While there are still folks on our membership rolls today who must work on Sunday mornings due to their occupation or trade, their overall number has been significantly reduced. If you were to take account of the people attending our previous Sunday evening services you would find the vast majority were people who already attended the Sunday morning services.

As a church we all agreed to end our Sunday evening services in opposition to our Baptist methods and heritage. We did this for purely practical reasons and not to kowtow to modernistic church-growth methodology or to pacify weak, lukewarm Christians.

Here at First Baptist Church our primary reasons are as follows:

1- We ask reasonable faithfulness and service from our members, their time, talents, and treasures. We no longer wanted to burden them through peer pressure to attend a second service on Sunday evenings.

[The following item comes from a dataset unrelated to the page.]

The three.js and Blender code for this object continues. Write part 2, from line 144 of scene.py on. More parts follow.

2- We preach and teach what the Bible says during our Sunday school hour and main church service on Sunday mornings and during Bible studies on Wednesday nights. Our members meet with others personally during the week for one on one discipleship and conduct home Bible studies. It is a proven fact that a believer cannot process and practice all they will receive through adding another Sunday evening message just for the sake of past Baptist tradition.

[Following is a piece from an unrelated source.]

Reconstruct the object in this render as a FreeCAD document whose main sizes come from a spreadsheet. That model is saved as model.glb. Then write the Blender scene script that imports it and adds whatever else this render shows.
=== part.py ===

3- Family life and family fellowship time has become more and more difficult in our fast paced culture. We want folks to have Sunday night reserved for friends and family fellowship. We encourage our members to spend time with their families and friends (both lost and saved) on Sunday evenings.

4- Sunday evening services here at FBCJ created a group of “faithful” returning saints, and others who chose not to come back. In a sense, we had 2 separate and different churches. This created a certain amount of animosity toward those who chose not to return or attend Sunday evenings and developed a self-imposed division within our local church. Praise God this no longer exists.

5- Providing nursery care and children’s ministries on Sunday nights created a burden for those serving. In an ideal Christian world everyone serves and participates, but, unfortunately that is not reality. The same folks who serve with kids on Sunday mornings end up on a rotation in order to fill the need for Sunday nights. This put an unnecessary burden on our faithful servants. Some servants, burdened with the children’s needs, were rarely ever able to attend a morning service or Sunday school.

We still use Sunday nights, at times throughout the year, for meeting and hearing from our missionaries, special meetings of all kinds, special business affairs, special holiday music practices, etc.

We do not think that churches who meet on Sunday nights are wrong. We are not against Sunday evening services. We have decided to do this in our local church, at this time in our history. Things could change in the future, if so, we will resume our Sunday night services.